Complete step by step answer:
Rubber molecules have very few cross-links and therefore it becomes sticky and soft in summer and hard and brittle in winter. And gets dissolved in solvents.
These undesirable properties of natural rubber were overcome by American inventor Charles Goodyear.
He accidentally placed a sample of rubber mixed with sulfur and lead oxide on a hot stove. This converted rubber into a heavily cross-linked. This modifies the properties of rubber and it becomes insoluble. This process is known as vulcanization.
Thus, vulcanization is carried out to make the rubber highly cross-linked and to convert it into a thermosetting polymer from a thermoplastic.
The procedure of Vulcanization:
Vulcanization is carried out at a temperature of 140-180 degrees Celsius.
Sulfur also with some other additives is added to the rubber sample.

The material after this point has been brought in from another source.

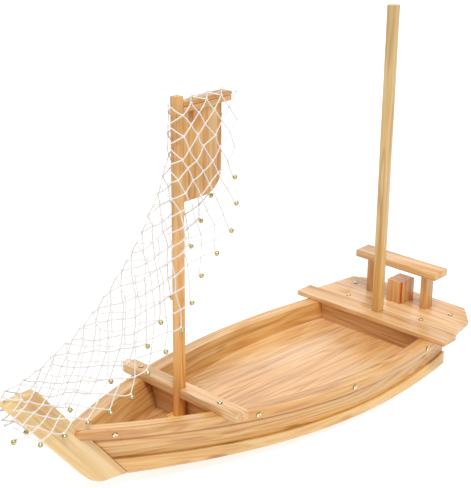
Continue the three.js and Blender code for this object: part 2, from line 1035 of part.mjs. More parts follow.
// Each knot is a small flat block, whose sides between two corners open into its cords.
function addKnotCorners(knot) {
  const out = knot.normal;
  const first = knots.get(knot.ties[0]).place.clone().sub(knot.place).projectOnPlane(out).normalize();
  const second = out.clone().cross(first);
  const turnOf = (key) => {
    const way = knots.get(key).place.clone().sub(knot.place);
    return (Math.atan2(way.dot(second), way.dot(first)) + 2 * Math.PI) % (2 * Math.PI);
  };
  const ties = knot.ties.map((key) => ({ key, turn: turnOf(key) }));
  ties.sort((a, b) => a.turn - b.turn);
  ties.forEach(({ turn }, k) => {
    const next = k + 1 < ties.length ? ties[k + 1].turn : ties[0].turn + 2 * Math.PI;
    const gap = next - turn;
    const count = Math.max(1, Math.round(gap / (Math.PI / 2)));
    const radius = Math.min(1.3 * cordWidth, cordWidth / 2 / Math.sin(gap / (2 * count)));
    for (let c = 0; c < count; c += 1) {
      const angle = turn + (gap * (c + 0.5)) / count;
      const corner = knot.place.clone();
      corner.addScaledVector(first, radius * Math.cos(angle));
      corner.addScaledVector(second, radius * Math.sin(angle));
      knot.ring.push({
        top: addCorner(corner.clone().addScaledVector(out, cordWidth / 2)),
        low: addCorner(corner.clone().addScaledVector(out, -cordWidth / 2)),
        open: c === count - 1,
      });
    }
    knot.mouths.set(ties[(k + 1) % ties.length].key, knot.ring.length - 1);
  });
  const ring = knot.ring;
  ring.forEach((corner, c) => {
    const next = ring[(c + 1) % ring.length];
    if (c > 0 && c + 1 < ring.length) {
      netFaces.push([ring[0].top, corner.top, next.top], [ring[0].low, next.low, corner.low]);
    }
    if (!corner.open) {
      netFaces.push([corner.low, next.low, next.top], [corner.low, next.top, corner.top]);
    }
  });
}

function addCord(from, to) {
  const mouth = (knot, key) => {
    const c = knot.mouths.get(key);
    return [knot.ring[c], knot.ring[(c + 1) % knot.ring.length]];
  };
  const [a, b] = mouth(knots.get(from), to);
  const [c, d] = mouth(knots.get(to), from);
  const near = [a.top, b.top, b.low, a.low];
  const far = [d.top, c.top, c.low, d.low];
  near.forEach((corner, k) => {
    const n = (k + 1) % near.length;
    netFaces.push([near[n], corner, far[k]], [near[n], far[k], far[n]]);
  });
}

knots.forEach(addKnotCorners);
knots.forEach((knot, key) => {
  knot.ties.filter((other) => key < other).forEach((other) => addCord(key, other));
});
const netGeometry = new THREE.BufferGeometry();
netGeometry.setAttribute('position', new THREE.Float32BufferAttribute(netPositions, 3));
netGeometry.setIndex(netFaces.flat());

function bellAt(side, share, gap) {
  const row = 2 * Math.round((share * netRows) / 2);
  const knot = knots.get(keyOf(side, row, netColumns));
  const middle = new THREE.Vector3();
  knot.ties.forEach((key) => middle.add(knots.get(key).place));
  middle.divideScalar(knot.ties.length);
  const way = knot.place.clone().sub(middle).normalize();
  way.z -= bellSagShare;
  way.normalize();
  const geometry = new THREE.SphereGeometry(bellRadius, 10, 6);
  geometry.rotateX(Math.PI / 2);
  const centre = knot.place.clone().addScaledVector(way, bellRadius + cordWidth * 0.7 + gap);
  geometry.translate(centre.x, centre.y, centre.z);
  return geometry;
}

let netSolid = toManifold(netGeometry);
for (const [side, shares] of tiedBellShares) {
  for (const share of shares) {
    netSolid = netSolid.add(toManifold(bellAt(side, share, -bellGap)));
  }
}
addPiece('net', toGeometry(netSolid), whiteCord, 0.85);

let bellCount = 0;
for (const [side, shares] of bellShares) {
  for (const share of shares) {
    bellCount += 1;
    const name = `bell_${String(bellCount).padStart(2, '0')}`;
    addPiece(name, bellAt(side, share, bellGap), brassGold, 0.3, 1);
  }
}

// Screws

function addScrew(name, length, seat, axis) {
  addPiece(name, placed(screwGeometry(length), seat, axis), brassGold, 0.3, 1);
}

railPlaces.forEach(({ seat, axis }, i) => {
  addScrew(`rail_screw_port_${i + 1}`, railScrewLength, seat, axis);
  const farSeat = new THREE.Vector3(seat.x, -seat.y, seat.z);
  const farAxis = new THREE.Vector3(axis.x, -axis.y, axis.z);
  addScrew(`rail_screw_starboard_${i + 1}`, railScrewLength, farSeat, farAxis);
});
topScrews.forEach((seat, i) => addScrew(`thwart_screw_${i + 1}`, deckScrewLength, seat, up));
deckScrews.forEach((seat, i) => addScrew(`deck_screw_${i + 1}`, deckScrewLength, seat, up));

export default boat;
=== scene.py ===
import json
import math
import random

import bmesh
import bpy
import numpy as np
from mathutils import Matrix, Vector


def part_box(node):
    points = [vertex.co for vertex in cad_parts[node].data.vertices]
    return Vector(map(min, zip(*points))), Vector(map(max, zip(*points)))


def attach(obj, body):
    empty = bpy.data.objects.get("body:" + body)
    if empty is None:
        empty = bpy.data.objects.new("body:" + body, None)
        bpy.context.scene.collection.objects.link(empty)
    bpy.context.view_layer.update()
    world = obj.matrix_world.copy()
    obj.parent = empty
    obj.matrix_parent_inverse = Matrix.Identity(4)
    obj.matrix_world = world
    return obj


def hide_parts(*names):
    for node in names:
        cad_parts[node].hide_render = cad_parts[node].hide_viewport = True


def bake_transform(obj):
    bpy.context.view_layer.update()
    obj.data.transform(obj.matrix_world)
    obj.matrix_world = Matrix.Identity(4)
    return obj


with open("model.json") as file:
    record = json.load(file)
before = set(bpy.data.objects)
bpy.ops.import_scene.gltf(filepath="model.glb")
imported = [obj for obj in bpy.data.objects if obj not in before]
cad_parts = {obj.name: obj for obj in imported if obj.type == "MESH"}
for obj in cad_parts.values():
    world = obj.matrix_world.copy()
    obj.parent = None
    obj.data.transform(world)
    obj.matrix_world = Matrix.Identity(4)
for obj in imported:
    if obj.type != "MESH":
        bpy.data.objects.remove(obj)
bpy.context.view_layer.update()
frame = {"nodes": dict(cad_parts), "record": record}  # bodies, nodes, joints, record


# Camera: the angle the boat was photographed from, with the bow to the left and the
# stern away to the right.

MM = 0.001
CAMERA_PLACE = Vector((1109.1, 1002.0, 838.0)) * MM
AZIMUTH = math.radians(132.583)
ELEVATION = math.radians(21.049)
ROLL = math.radians(0.468)

scene = bpy.context.scene


def add_object(name, data):
    made = bpy.data.objects.new(name, data)
    scene.collection.objects.link(made)
    return made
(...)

Some of the additives include accelerators, antioxidants, and reinforcing agents.
Accelerators permit the reaction to occur at a comparatively lower temperature and lesser time.
Antioxidants are used to increase the shelf-life of rubber by reducing its deterioration that is caused by atmospheric oxygen which breaks covalent bonds and lowers the molecular weight.

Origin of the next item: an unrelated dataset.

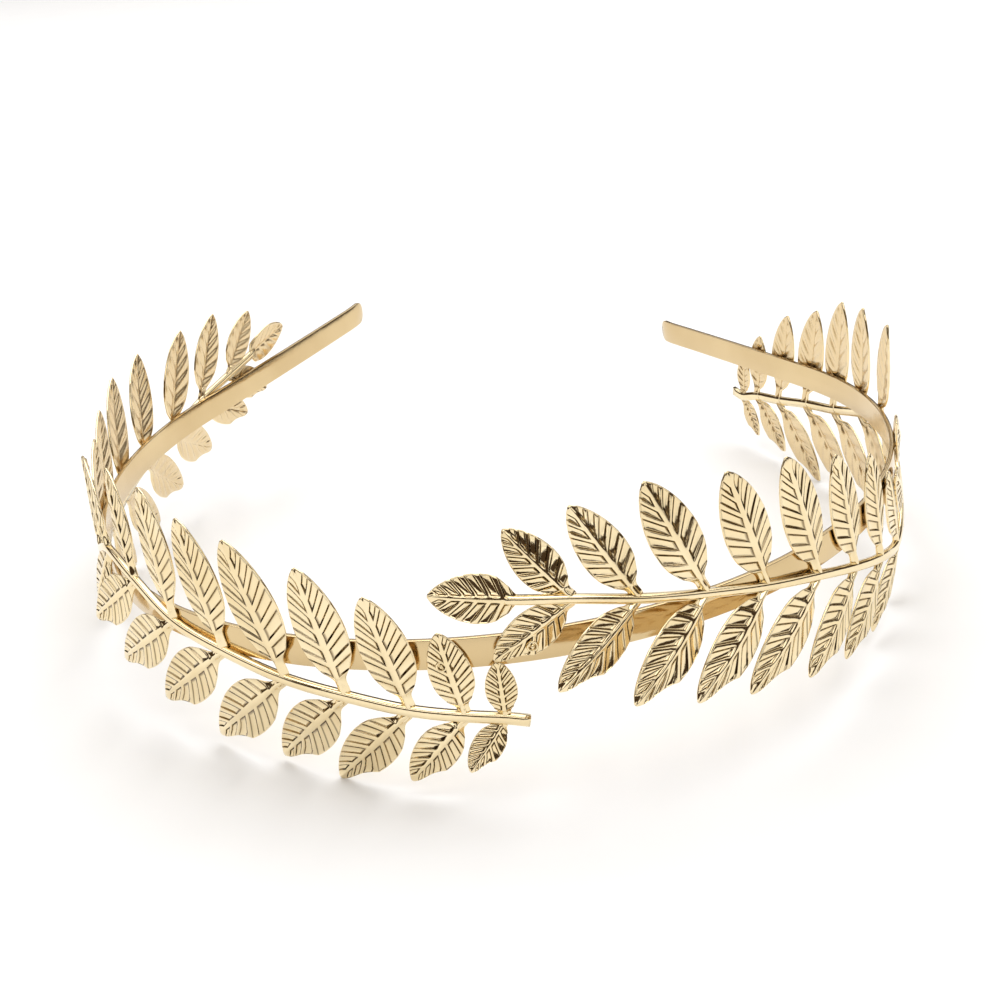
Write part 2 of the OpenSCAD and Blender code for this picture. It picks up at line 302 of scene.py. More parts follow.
def blade_row(step):
    """Where a row starts on the midrib, where it ends at the rim, and half its width."""
    rib = RIB_SHARE * step
    rim = 1 - RIM_LEFT * (1 - rib) ** RIM_CURVE
    blade = LEAF_LENGTH - STALK
    return STALK + blade * rib, STALK + blade * rim, outline(rim)


rows = [(at, at, half, False) for at, half in STALK_ROWS]
for vein in range(VEINS):
    rows += [(*blade_row((vein + part) / VEINS), sunk) for part, sunk in VEIN_STEP]
rows += [(*blade_row(1), False), (LEAF_LENGTH, LEAF_LENGTH, POINT_HALF_WIDTH, False)]
ROW_STEPS = len(rows) - 1
print(len(rows), "rows")

# %% Shape the leaf from a grid
# How far each column lies from the middle, as a share: on a narrow row and on a wide one
NARROW = [0, 0.42, 0.56, 0.72, 0.84, 1]
WIDE = [0, 0.12, 0.19, 0.85, 0.91, 1]
# The half widths from which a row has the wide columns, and the whole dome
WIDE_FROM, DOMED_FROM = 3.0, 2.5
# How far each column stands above the dome
RAISED = [0.34, 0.24, 0.16, 0.14, 0.12, 0]
HALF_COLUMNS = len(RAISED) - 1
bpy.ops.mesh.primitive_grid_add(x_subdivisions=ROW_STEPS, y_subdivisions=2 * HALF_COLUMNS, size=2)
leaf = bpy.context.object
leaf.name = "leaf"
place = points_of(leaf)
row_of = np.rint((place[:, 0] + 1) / 2 * ROW_STEPS).astype(int)
column_of = np.abs(np.rint(place[:, 1] * HALF_COLUMNS)).astype(int)
start_edit(leaf)
for r, (rib, rim, half, _) in enumerate(rows):
    wide = min(1, half / WIDE_FROM)
    dome = DOME * min(1, half / DOMED_FROM)
    for k in range(HALF_COLUMNS + 1):
        share = NARROW[k] + (WIDE[k] - NARROW[k]) * wide
        pick(leaf, np.flatnonzero((row_of == r) & (column_of == k)))
        if k:
            draw_in = share * half / (k / HALF_COLUMNS)
            bpy.ops.transform.resize(value=(1, draw_in, 1), center_override=(0, 0, 0))
        forward = rib + (rim - rib) * share - (2 * r / ROW_STEPS - 1)
        up = SHEET + dome * (1 - share**2) + RAISED[k]
        bpy.ops.transform.translate(value=(forward, 0, up))
end_edit()
print("leaf grid", len(leaf.data.polygons), "faces")

# %% Shape the stalk
# The inner columns are the ridge of the stalk and the outer ones its edges, which lie lower
RIDGE_COLUMNS = 3
EDGE_DROP = 0.3
# How far the ridge of the first three rows climbs towards the top of the stem
STALK_RISE = (0.1, 0.26, 0.14)
start_edit(leaf)
pick(leaf, np.flatnonzero((row_of < len(STALK_ROWS)) & (column_of > 1)))
bpy.ops.transform.translate(value=(0, 0, -EDGE_DROP))
for r, rise in enumerate(STALK_RISE):
    pick(leaf, np.flatnonzero((row_of == r) & (column_of < RIDGE_COLUMNS)))
    bpy.ops.transform.translate(value=(0, 0, rise))
end_edit()
print("stalk", len(STALK_ROWS), "rows")

# %% Give the leaf its thickness and press its panels
PANEL_DEPTH = 0.32
PANEL_COLUMNS = (2, 3)
front_faces = len(leaf.data.polygons)
points_in_front = len(leaf.data.vertices)
apply_modifier(leaf, "SOLIDIFY", thickness=SHEET, offset=-1)
sunk_rows = [r for r, row in enumerate(rows) if row[3]]
in_panels = np.flatnonzero(np.isin(row_of, sunk_rows) & np.isin(column_of, PANEL_COLUMNS))
start_edit(leaf)
pick(leaf, np.concatenate([in_panels, in_panels + points_in_front]))
bpy.ops.transform.translate(value=(0, 0, -PANEL_DEPTH))
end_edit()
print("panels pressed at", len(in_panels), "points of each face")

# %% Mark the back of the leaf and round it all
# The leaf's map runs from 0 at its foot to 1 at its tip. Its back, and later the stem, are put on two
# places before the first vein, so that the finish can tell them from the struck front.
BACK_MARK, STEM_MARK = 0.0, 0.05
leaf_map = leaf.data.uv_layers.active.data
for face in list(leaf.data.polygons)[front_faces : 2 * front_faces]:
    for corner in face.loop_indices:
        leaf_map[corner].uv.x = BACK_MARK
apply_modifier(leaf, "SUBSURF", levels=1, render_levels=1)
leaf_flat = points_of(leaf)
print("leaf", len(leaf.data.polygons), "faces", leaf_flat.min(0).round(2), leaf_flat.max(0).round(2))

# %% [markdown]
# ## The stem
# The stem is the same sheet pressed into a half-round ridge. It starts as a long bar as wide as the stem.
# Its two upper edges are bevelled until they meet in a round, and it is cut across many times, so that it
# can snake up and down across the headband. Its first end is a plain cut. The other one runs on a little
# way and is hidden under the leaf at the tip.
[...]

Reinforcing agents increase stiffness, tensile, and resistance to abrasion.

Charles Goodyear was not involved with the Goodyear Tire and Rubber Company.
The company was founded by Frank A. Seiberling. The founder of the company named this company so in the honor of the American inventor.
In 1851, Goodyear’s brother Nelson used sulfur to convert natural rubber into ebonite, the first thermosetting plastic.